## WORK TO DO
From the first line of the data below, repeat each line exactly until you reach the line with "for node in"; include that line too.

## SUPPLIED DATA
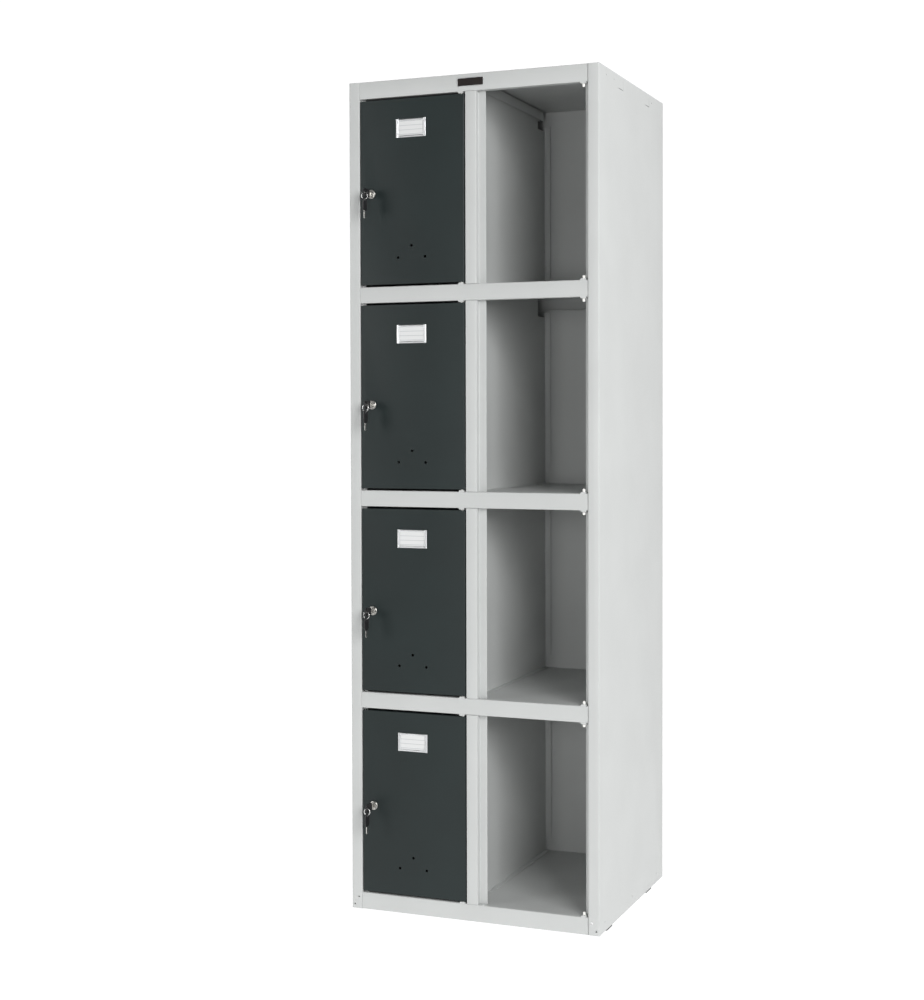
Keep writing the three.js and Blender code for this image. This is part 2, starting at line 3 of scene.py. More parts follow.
import logging
import math
from collections.abc import Callable, Sequence
from dataclasses import dataclass, field
from enum import Enum
from typing import Any

import bmesh
import bpy
from mathutils import Matrix, Vector

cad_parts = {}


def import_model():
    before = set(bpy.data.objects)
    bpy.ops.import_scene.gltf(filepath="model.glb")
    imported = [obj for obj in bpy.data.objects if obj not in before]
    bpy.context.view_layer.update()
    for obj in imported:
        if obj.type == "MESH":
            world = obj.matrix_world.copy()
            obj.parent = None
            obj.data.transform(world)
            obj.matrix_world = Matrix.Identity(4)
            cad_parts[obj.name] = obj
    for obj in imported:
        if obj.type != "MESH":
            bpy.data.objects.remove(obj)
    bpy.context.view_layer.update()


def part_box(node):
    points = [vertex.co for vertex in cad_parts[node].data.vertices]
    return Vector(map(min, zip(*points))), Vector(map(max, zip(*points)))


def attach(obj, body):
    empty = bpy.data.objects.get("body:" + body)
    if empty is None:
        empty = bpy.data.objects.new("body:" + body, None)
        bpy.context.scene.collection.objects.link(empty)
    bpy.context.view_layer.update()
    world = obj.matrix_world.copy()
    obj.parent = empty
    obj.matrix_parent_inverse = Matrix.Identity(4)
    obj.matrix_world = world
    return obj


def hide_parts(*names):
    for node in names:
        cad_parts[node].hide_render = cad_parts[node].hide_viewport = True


log = logging.getLogger("locker")

MM = 0.001
TIERS = 4
FOLD_DEG = 38.0               # a bend gentler than this is shaded smooth
BEVEL_DEG = 40.0              # an edge sharper than this is rounded
NEW_WELD = 1e-7               # points of a new mesh this close are made one, in metres
CARRIED_WELD = 1e-6           # the same for a carried-over mesh
HALVINGS = 40                 # steps of the search for the edge of a rounded rectangle

Colour = tuple[float, float, float, float]
Section = list[Vector]


class Axis(Enum):
    """The axis of the row frame along which a rail or a blade is drawn out."""

    X = 0
    Y = 1
    Z = 2


class KeyPose(Enum):
    """How a key is held: pushed into its lock, or hanging from the ring."""

    IN_LOCK = "in_lock"
    HANGING = "hanging"


# ---------------------------------------------------------------- nodes and finishes


def linear_colour(hex_colour: str) -> Colour:
    """Turns an sRGB hex value into the linear colour that the shader takes.

    Args:
        hex_colour: Six hex digits after a hash sign.

    Returns:
        Linear red, green and blue with an alpha of one.
    """
    channels = [int(hex_colour[i:i + 2], 16) / 255 for i in (1, 3, 5)]
    red, green, blue = (c / 12.92 if c <= 0.04045 else ((c + 0.055) / 1.055) ** 2.4 for c in channels)
    return red, green, blue, 1.0


def add_node(
    tree: bpy.types.NodeTree,
    kind: str,
    settings: dict[str | int, Any] | None = None,
    links: dict[str | int, bpy.types.NodeSocket] | None = None,
) -> bpy.types.Node:
    """Adds one node to a tree.

    Args:
        tree: The node tree of a material, a world or a modifier.
        kind: The node's type name.
        settings: Values by property name, or by input name or number.
        links: Output sockets by the input name or number they feed.

    Returns:
        The new node.
    """
    node = tree.nodes.new(kind)
    for name, value in (settings or {}).items():
        if isinstance(name, str) and name in node.bl_rna.properties:
            setattr(node, name, value)
        else:
            node.inputs[name].default_value = value
    for name, socket in (links or {}).items():
        tree.links.new(socket, node.inputs[name])
    return node


@dataclass(frozen=True)
class Finish:
    """A surface as its maker would order it: what it is made of and how the surface was made."""

    name: str
    slot: str
    colour: str
    shade: str
    roughness: float
    metallic: float = 0.0
    ior: float = 1.5

    def material(self) -> bpy.types.Material:
        """Returns this finish's material, made on the first call."""
        known = bpy.data.materials.get(self.name)
        if known:
            return known
        material = bpy.data.materials.new(self.name)
        material.use_nodes = True
        tree = material.node_tree
        tree.nodes.clear()
        shader = add_node(tree, "ShaderNodeBsdfPrincipled", {
            "Base Color": linear_colour(self.colour),
            "Metallic": self.metallic,
            "Roughness": self.roughness,
        })
        if not self.metallic:
            shader.inputs["IOR"].default_value = self.ior
        coordinates = add_node(tree, "ShaderNodeTexCoord").outputs["Object"]
        self.detail(tree, shader, coordinates)
        add_node(tree, "ShaderNodeOutputMaterial", links={"Surface": shader.outputs["BSDF"]})
        return material

    def detail(
        self, tree: bpy.types.NodeTree, shader: bpy.types.Node, coordinates: bpy.types.NodeSocket
    ) -> None:
        """Adds the grain of the surface.

        Args:
            tree: The material's node tree.
            shader: The surface shader.
            coordinates: The place on the piece, in metres.
        """
        raise NotImplementedError

    def mottle(
        self, tree: bpy.types.NodeTree, shader: bpy.types.Node, pattern: bpy.types.NodeSocket
    ) -> None:
        """Lets the base colour wander between the finish's two tones.

        Args:
            tree: The material's node tree.
            shader: The surface shader.
            pattern: A value around one half that picks the tone.
        """
        amount = add_node(tree, "ShaderNodeMapRange", {"From Min": 0.35, "From Max": 0.65},
                          {"Value": pattern})
        tones = add_node(tree, "ShaderNodeMix", {
            "data_type": "RGBA",
            6: linear_colour(self.colour),
            7: linear_colour(self.shade),
        }, {0: amount.outputs["Result"]})
        tree.links.new(tones.outputs[2], shader.inputs["Base Color"])

    def vary_roughness(
        self, tree: bpy.types.NodeTree, shader: bpy.types.Node, pattern: bpy.types.NodeSocket, swing: float
    ) -> None:
        """Lets the gloss wander about the finish's roughness.

        Args:
            tree: The material's node tree.
            shader: The surface shader.
            pattern: A value around one half.
            swing: How far the roughness goes up and down.
        """
        spread = add_node(tree, "ShaderNodeMapRange", {
            "From Min": 0.3,
            "From Max": 0.7,
            "To Min": self.roughness - swing,
            "To Max": self.roughness + swing,
        }, {"Value": pattern})
        tree.links.new(spread.outputs["Result"], shader.inputs["Roughness"])

    def relief(
        self,
        tree: bpy.types.NodeTree,
        shader: bpy.types.Node,
        pattern: bpy.types.NodeSocket,
        height_mm: float,
        strength: float,
    ) -> None:
        """Adds the fine relief of the surface.

        Args:
            tree: The material's node tree.
            shader: The surface shader.
            pattern: The height, from zero to one.
            height_mm: What one unit of the height measures.
            strength: How much of it shows.
        """
        bump = add_node(tree, "ShaderNodeBump", {"Distance": height_mm * MM, "Strength": strength},
                        {"Height": pattern})
        tree.links.new(bump.outputs["Normal"], shader.inputs["Normal"])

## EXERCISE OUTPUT
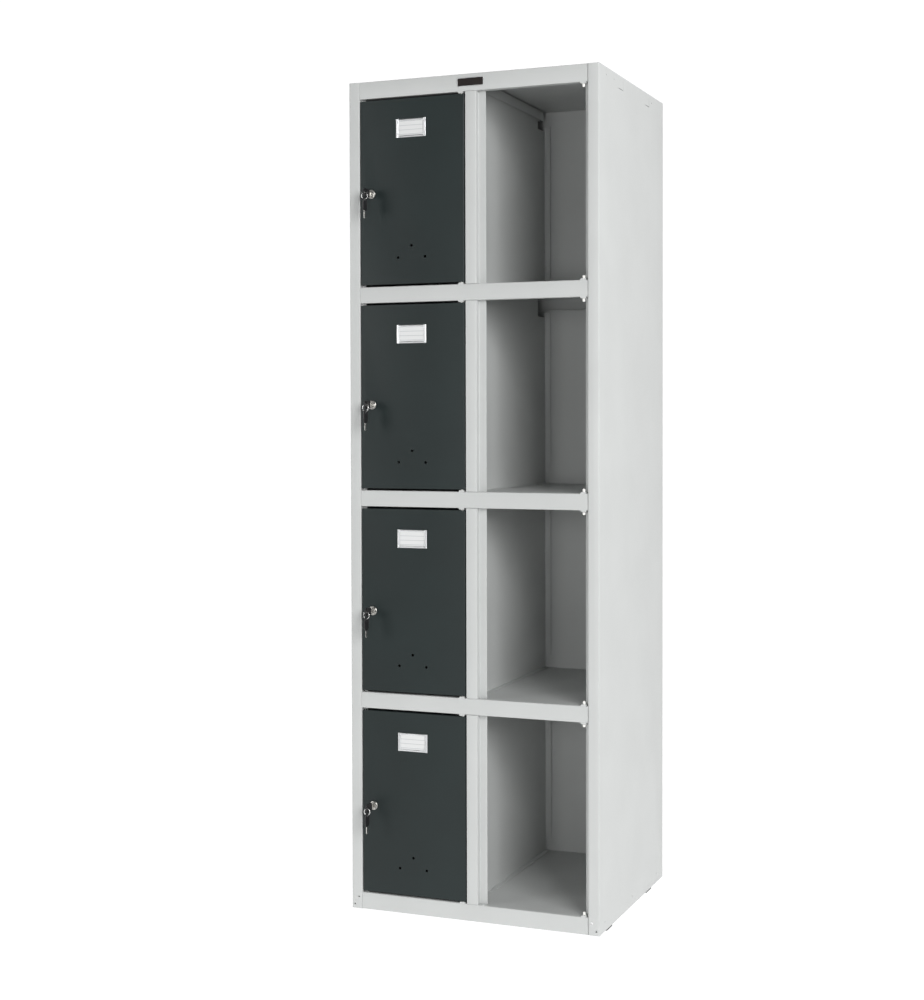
Keep writing the three.js and Blender code for this image. This is part 2, starting at line 3 of scene.py. More parts follow.
import logging
import math
from collections.abc import Callable, Sequence
from dataclasses import dataclass, field
from enum import Enum
from typing import Any

import bmesh
import bpy
from mathutils import Matrix, Vector

cad_parts = {}


def import_model():
    before = set(bpy.data.objects)
    bpy.ops.import_scene.gltf(filepath="model.glb")
    imported = [obj for obj in bpy.data.objects if obj not in before]
    bpy.context.view_layer.update()
    for obj in imported:
        if obj.type == "MESH":
            world = obj.matrix_world.copy()
            obj.parent = None
            obj.data.transform(world)
            obj.matrix_world = Matrix.Identity(4)
            cad_parts[obj.name] = obj
    for obj in imported:
        if obj.type != "MESH":
            bpy.data.objects.remove(obj)
    bpy.context.view_layer.update()


def part_box(node):
    points = [vertex.co for vertex in cad_parts[node].data.vertices]
    return Vector(map(min, zip(*points))), Vector(map(max, zip(*points)))


def attach(obj, body):
    empty = bpy.data.objects.get("body:" + body)
    if empty is None:
        empty = bpy.data.objects.new("body:" + body, None)
        bpy.context.scene.collection.objects.link(empty)
    bpy.context.view_layer.update()
    world = obj.matrix_world.copy()
    obj.parent = empty
    obj.matrix_parent_inverse = Matrix.Identity(4)
    obj.matrix_world = world
    return obj


def hide_parts(*names):
    for node in names:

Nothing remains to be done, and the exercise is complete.